She-Ra Leads to Scrappy-Doo Distemper

I will concede a massive bias in favour of the work of Noelle Stevenson, artist and writer and genius behind one of my all time favourite webcomics Nimona, as well as the quirky Lumberjanes. So I’ve been anticipating the project she has been working on: a Netflix re-boot of 1980’s cartoon She-Ra Princess of Power.

For those who may have forgotten, She-Ra was the girl-version of the oddly sanctimonious He-Man & The Master of the Universe. Like He-Man, it wasn’t great but wasn’t entirely terrible either by the admittedly weak standards of 1980s kid’s cartoons but like any children’s media it carries with it nostalgia and affection as an idea in the hearts of many who grew up with it.

Now, the series doesn’t start until November, so I don’t know if it will be good, bad or mediocre but I do know that what will decide that will be the quality of the story telling and based on Stevenson’s track record I’m definitely going to check it out.

Now something else I’m pretty confident of based on track records: the assorted rabid puppies and scrappy-doos of rightwing science fiction have never shown much interest in, affection for or nostalgia for the original She-Ra cartoon. It is also safe to assume that regardless of the art style, that barring a more risqué anime re-boot of She-Ra, they wouldn’t be tuning in regardless of the character design.

However, orders must have come on down the line from somewhere (Moscow? Skeletor?) and with the kind of unanimity that only aggressively authoritarian individualists can muster, howls (barks?) of protest about She-Ra’s new look have emanated from the usual quarters.

The gist of the argument is, in essence, that She-Ra does not have big enough boobs but it is dressed up in quite odd rhetoric about the world being robbed of beauty because She-Ra looks a bit boyish.

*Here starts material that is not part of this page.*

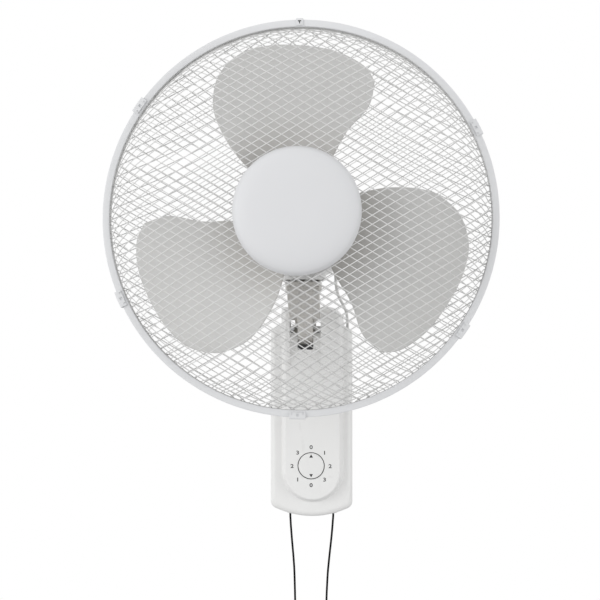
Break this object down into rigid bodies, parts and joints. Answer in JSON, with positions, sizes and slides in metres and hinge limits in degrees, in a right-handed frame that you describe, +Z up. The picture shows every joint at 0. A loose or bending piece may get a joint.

Here is our old pal Brian Niemeier posting a very confused rant about the whole thing: http://www.brianniemeier.com/2018/07/the-sjw-turkey-shoot.html

There’s a lot there about Netflix’s precarious business model which he then muddles in with stuff about SJWs. Now note HE DOESN’T EVEN LIKE the original She-Ra (for reasons so obvious that they can be summed up by the pronoun in the character’s name).

On Twitter, former Gamergater and Castilian House blogger Jasyn Jones aka “Daddy Warpig” also had a good old rant about She-Ra because…well again, he pretty much ALWAYS has a rant about female characters in current mainstream media unless they are anime characters. It’s so inevitable that only the immediate rationale changes, suffice to say a genre media property with a female lead will have a “grassroots” campaign from the same tiny cadre of extremists regardless. If the character design had been more stereotypically feminine then Brian and Jasyn would be using that to claim she couldn’t lift a sword or some other nonsense.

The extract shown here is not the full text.